Two United Nations experts have called for a comprehensive new global treaty to regulate and phase out the use of dangerous pesticides in farming, and move towards sustainable agricultural practices.
Their 7 March 2017 report, which is highly critical of the claims made by the pesticide industry, notes chronic exposure to pesticides has been linked to cancer, Alzheimer’s and Parkinson’s diseases, hormone disruption, developmental disorders and sterility.
The experts for the UN’s Human Rights Council note: “The assertion promoted by the agrochemical industry that pesticides are necessary to achieve food security is not only inaccurate, but dangerously misleading.” It adds: “The industry frequently uses the term ‘intentional misuse’ to shift the blame on to the user for the avoidable impacts of hazardous pesticides. Yet clearly, the responsibility for protecting users and others throughout the pesticide life cycle and throughout the retail chain lies with the pesticide manufacturer.”
Farmers and agricultural workers, communities living near plantations, indigenous communities and pregnant women and children are particularly vulnerable to pesticide exposure and require special protections, the report notes.
It was authored by the UN’s Special Rapporteur on the right to food, Hilal Elver, and the Special Rapporteur on Toxics, Baskut Tuncak. They told the Human Rights Council in Geneva that widely divergent standards of production, use and protection from hazardous pesticides in different countries are creating double standards, which are having a serious impact on human rights.

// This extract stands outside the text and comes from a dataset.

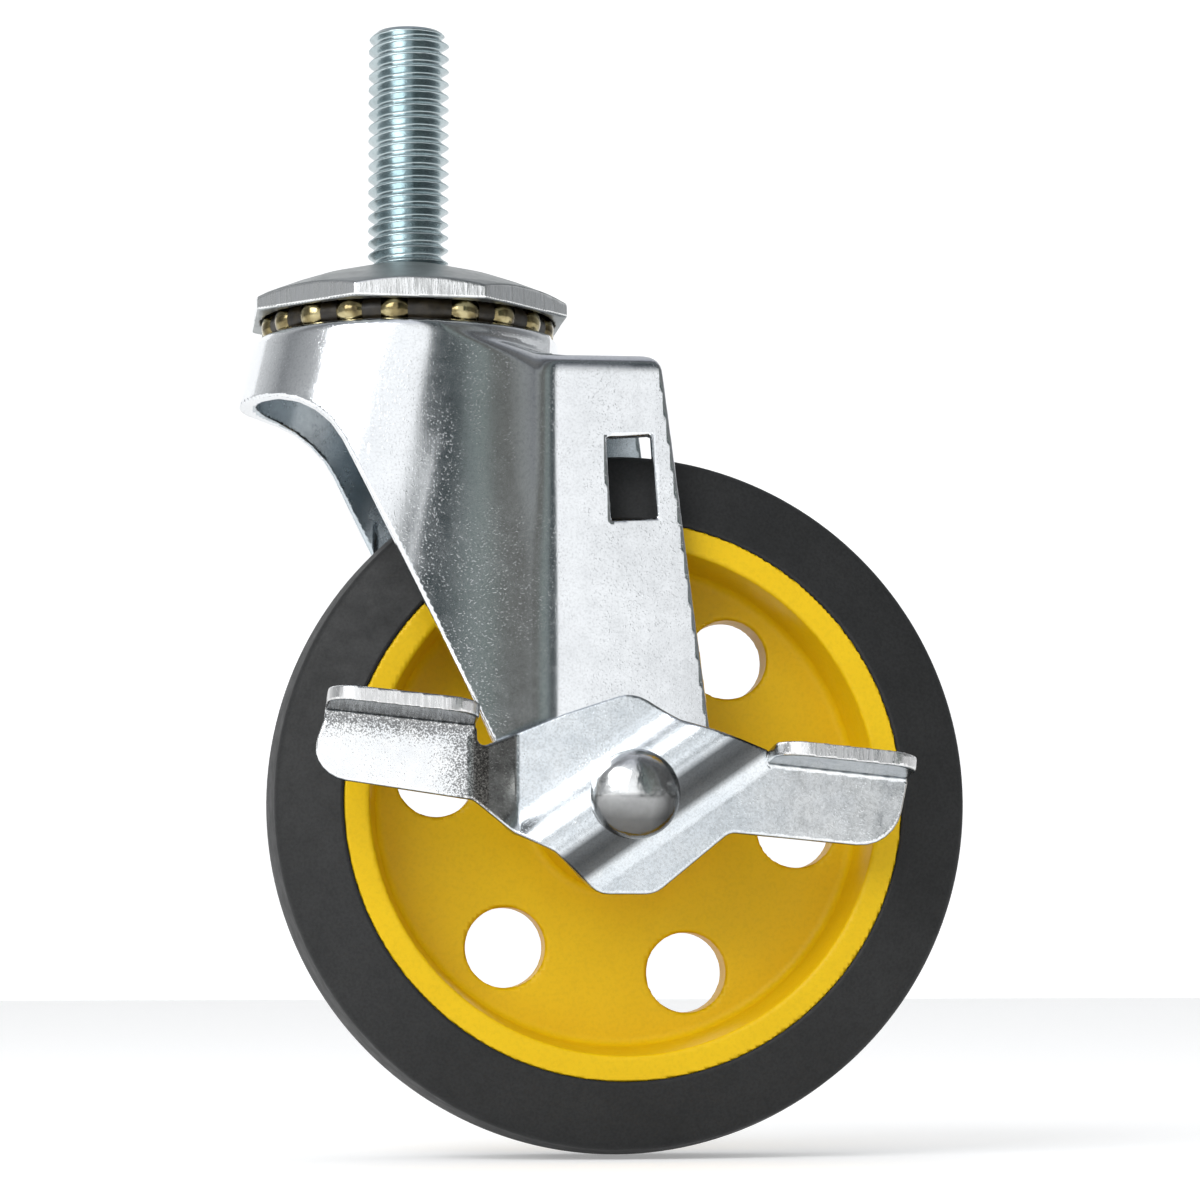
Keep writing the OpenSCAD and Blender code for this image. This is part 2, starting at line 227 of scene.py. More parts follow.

The Special Rapporteurs pointed to research showing that pesticides were responsible for an estimated 200,000 acute poisoning deaths each year. The overwhelming number of fatalities, some 99 per cent, occurred in developing countries where health, safety and environmental regulations were weaker. Urging a new approach to farming, they say: “It is time to overturn the myth that pesticides are necessary to feed the world and create a global process to transition toward safer and healthier food and agricultural production.”